PHI 210 – Critical Thinking
In the discussion about the pros and cons of law enforcement personnel using body cameras, I am very much in favor of the use of these cameras. While the use of Police body cameras gained popularity when President Obama promised to fund for these cameras in response to the apparent rise of unarmed black men shot by law enforcement their benefits have proven to be beneficial for police, suspects, and victims. Body cameras have helped to create transparency and elevate accountability for all parties. The cameras have also been helpful in proving or disproving wrongdoing by law enforcement personnel. The footage from the body cameras have also been useful in providing evidence in questionable circumstances and have been used in police training exercises. Strong public support for the use of body cameras has been another benefit. I agree with all of these points and many others not discussed in the article. For more information, please refer to the article at ProCon.org or https://www.procon.org/headline.php?headlineID=005399
The Opposition of Police Body Cameras
As with just about any topic that reaches the public, for every positive view on police body cameras, there are also opposing viewpoints. The three opposing views that deserve further investigation are listed below, and the “believing” questions will be discussed after the presentation of each view.

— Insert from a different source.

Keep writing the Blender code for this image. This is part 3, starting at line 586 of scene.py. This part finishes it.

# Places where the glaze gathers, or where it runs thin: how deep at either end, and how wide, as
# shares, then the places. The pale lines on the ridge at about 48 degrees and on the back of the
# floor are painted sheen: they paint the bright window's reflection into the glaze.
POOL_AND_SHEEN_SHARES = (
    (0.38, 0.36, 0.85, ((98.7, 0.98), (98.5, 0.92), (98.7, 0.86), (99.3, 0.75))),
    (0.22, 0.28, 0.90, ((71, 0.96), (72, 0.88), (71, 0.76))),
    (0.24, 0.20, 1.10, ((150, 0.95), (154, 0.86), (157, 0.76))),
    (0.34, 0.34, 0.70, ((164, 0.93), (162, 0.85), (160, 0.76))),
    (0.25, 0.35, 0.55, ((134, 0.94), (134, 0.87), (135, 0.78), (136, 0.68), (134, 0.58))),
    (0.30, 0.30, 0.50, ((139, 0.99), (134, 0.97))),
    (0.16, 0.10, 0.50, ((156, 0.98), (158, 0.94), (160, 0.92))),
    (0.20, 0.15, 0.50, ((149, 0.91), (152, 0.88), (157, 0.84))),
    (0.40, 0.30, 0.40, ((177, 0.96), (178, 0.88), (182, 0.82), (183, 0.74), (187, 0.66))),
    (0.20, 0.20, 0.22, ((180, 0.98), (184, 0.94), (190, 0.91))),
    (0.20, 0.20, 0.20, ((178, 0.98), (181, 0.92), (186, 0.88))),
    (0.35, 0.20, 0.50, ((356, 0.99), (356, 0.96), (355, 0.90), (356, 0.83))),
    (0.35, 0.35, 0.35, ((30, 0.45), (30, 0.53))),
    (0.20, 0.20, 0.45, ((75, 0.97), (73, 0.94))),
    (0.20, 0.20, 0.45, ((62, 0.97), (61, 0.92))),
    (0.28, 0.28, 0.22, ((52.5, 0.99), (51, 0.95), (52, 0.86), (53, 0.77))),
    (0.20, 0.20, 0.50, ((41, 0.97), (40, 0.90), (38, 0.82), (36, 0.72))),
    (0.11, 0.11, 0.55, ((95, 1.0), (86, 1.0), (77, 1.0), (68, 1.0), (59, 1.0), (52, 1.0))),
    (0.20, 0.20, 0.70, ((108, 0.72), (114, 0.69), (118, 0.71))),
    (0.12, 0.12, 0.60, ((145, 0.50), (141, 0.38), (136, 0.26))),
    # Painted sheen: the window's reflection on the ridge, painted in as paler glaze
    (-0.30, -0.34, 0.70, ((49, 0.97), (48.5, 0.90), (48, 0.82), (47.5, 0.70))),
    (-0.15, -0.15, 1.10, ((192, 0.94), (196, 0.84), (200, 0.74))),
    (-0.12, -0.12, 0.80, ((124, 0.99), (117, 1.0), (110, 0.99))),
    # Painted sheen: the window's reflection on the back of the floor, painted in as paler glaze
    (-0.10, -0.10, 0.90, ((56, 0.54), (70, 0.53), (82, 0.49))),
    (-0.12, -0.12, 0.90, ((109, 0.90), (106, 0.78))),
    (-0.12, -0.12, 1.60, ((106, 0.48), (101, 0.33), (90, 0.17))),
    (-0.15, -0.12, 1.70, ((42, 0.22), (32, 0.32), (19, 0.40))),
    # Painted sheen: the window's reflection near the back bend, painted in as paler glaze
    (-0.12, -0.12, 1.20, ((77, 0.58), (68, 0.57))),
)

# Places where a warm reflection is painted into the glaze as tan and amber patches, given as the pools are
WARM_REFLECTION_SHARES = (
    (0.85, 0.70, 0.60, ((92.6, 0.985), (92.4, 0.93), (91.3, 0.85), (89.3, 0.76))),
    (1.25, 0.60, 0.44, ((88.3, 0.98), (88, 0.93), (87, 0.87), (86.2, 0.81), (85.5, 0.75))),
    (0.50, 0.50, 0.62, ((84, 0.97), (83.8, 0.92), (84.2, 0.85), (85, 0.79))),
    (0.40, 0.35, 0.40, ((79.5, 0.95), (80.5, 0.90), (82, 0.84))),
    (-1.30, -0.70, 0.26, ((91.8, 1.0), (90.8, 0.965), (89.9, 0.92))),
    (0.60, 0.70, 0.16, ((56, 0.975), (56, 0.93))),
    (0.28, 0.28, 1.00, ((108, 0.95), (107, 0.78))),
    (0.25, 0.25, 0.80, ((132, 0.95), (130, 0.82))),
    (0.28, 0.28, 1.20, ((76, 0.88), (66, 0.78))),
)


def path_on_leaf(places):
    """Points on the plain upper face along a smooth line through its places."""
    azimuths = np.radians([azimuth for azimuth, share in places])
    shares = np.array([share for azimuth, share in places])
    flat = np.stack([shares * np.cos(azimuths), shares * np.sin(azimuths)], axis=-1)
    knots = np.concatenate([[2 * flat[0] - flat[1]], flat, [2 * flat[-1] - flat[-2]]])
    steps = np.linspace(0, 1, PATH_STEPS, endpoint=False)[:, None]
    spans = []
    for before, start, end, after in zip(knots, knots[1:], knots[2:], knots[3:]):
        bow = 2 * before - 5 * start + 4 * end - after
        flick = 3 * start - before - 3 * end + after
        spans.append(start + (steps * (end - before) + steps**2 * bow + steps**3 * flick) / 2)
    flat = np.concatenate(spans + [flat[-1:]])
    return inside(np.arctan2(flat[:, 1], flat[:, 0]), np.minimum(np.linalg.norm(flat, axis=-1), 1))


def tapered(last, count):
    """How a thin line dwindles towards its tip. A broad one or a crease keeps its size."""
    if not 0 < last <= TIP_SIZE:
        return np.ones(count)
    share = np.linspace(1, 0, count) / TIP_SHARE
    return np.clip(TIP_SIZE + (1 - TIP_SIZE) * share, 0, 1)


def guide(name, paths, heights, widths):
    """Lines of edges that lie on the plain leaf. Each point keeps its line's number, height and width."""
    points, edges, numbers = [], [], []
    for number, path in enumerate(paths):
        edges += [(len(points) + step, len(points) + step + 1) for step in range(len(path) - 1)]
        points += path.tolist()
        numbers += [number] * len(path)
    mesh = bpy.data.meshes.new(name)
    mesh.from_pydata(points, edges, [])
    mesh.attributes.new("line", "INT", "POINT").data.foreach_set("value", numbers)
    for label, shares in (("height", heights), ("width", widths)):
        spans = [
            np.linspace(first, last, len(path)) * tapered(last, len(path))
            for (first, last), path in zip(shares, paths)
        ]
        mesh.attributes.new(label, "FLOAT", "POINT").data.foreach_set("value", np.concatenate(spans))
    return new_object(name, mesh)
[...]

Police body cameras decrease the safety of police officers and negatively affect their physical and mental health
Studies done in the European Journal of Criminology found that assaults on police officers were 14% higher when body cameras were in use because of some people, especially those that were intoxicated or under the influence of substances or with mental health issues, react negatively and even violently when filmed by law enforcement. Additionally, it was suggested that the body cameras could affect police officers psychologically because of the strain of being under constant surveillance.
I feel that this is an impressive view and was helpful as I read more of the explanations provided. If I were supportive of this view, I would notice the increased percentage of assaults on law enforcement and the facts about the equipment malfunctioning and possibly injuring the officers. I believe that people that are behaving badly could become angry if their actions were being filmed by an officer because of the proof of their behavior the cameras provide. I am married to a retired law enforcement officer, and he was able to share that there is a little bit of extra stress with the body cameras in remembering to turn them off before using the restroom and other such personal activities so that I can see the added stress component of this argument.
Police body cameras invade the privacy of citizens, expose victims and witnesses of crimes, and damage the police-public relationships.
It is noted in this opposing view that recording interactions between police and civilians can lead to medical conditions becoming public or witness and victims being exposed if the footage is made public. It is also believed that people seem much more hesitant to speak openly with law enforcement while being filmed or even if the camera has been turned off.
I do not feel that this view is as strongly supported as the first view. I think that this stance leads more to speculation than facts. I did find interest in the comment about witnesses or victims being exposed if the footage was made public. This point had me do some research to see how much of the camera footage is made public, the bulk of my research came from the Reporters Committee website: https://www.rcfp.org/resources/bodycams/. While there are many bills introduced to make the footage public, there does not seem to be much progress in this area. Only Alabama had a court case decide the rules regarding public access to the footage. My belief on this matter is that should the footage eventually be made public that victims and witnesses identities would be protected. In the event the footage becomes available to the public this would be a legitimate concern to protect witnesses and victims.
Police body cameras are too expensive and are unreliable.
This viewpoint cited the cost in numerous locations throughout the United States for equipping officers with body cameras and all of the additional costs that most may not have considered, such as training, data storage facilities, extra staff to manage the data and maintenance costs. The numbers provided were substantial and bore earnest consideration. Interestingly worth mentioning was that a sheriff’s office in Virginia has stopped using the body cameras do to technical issues with the camera and difficulty integrating with the IT systems in the station. I found this view helpful and thought-provoking giving me a host of other ideas to consider. The main point that I would notice if this were a view I believed is the sheer expense of the equipment. Comprehensive research would be a requirement for stations and areas wishing to invest in body cameras for the officers.
In conclusion, with further investigation into the opposing views for law enforcement use of body cameras, I feel that while I learned the areas of concern little change to my overall viewpoint on the issue has changed. I still support the use of law enforcement body cameras completely, but now I am even more interested in finding out how to keep the footage from being made available to the general public because of the necessity to protect the victims and witnesses. In addition to witness and victim protection, the footage should not be released to the general public to protect the officers, should that footage fall into the wrong hands an angry spectator could take it upon himself to dole out punishment to an officer. I feel the body camera add more safety and accountability to all of the parties involved in a situation that requires law enforcement, but I feel a gained deeper insight by exploring the opposing views.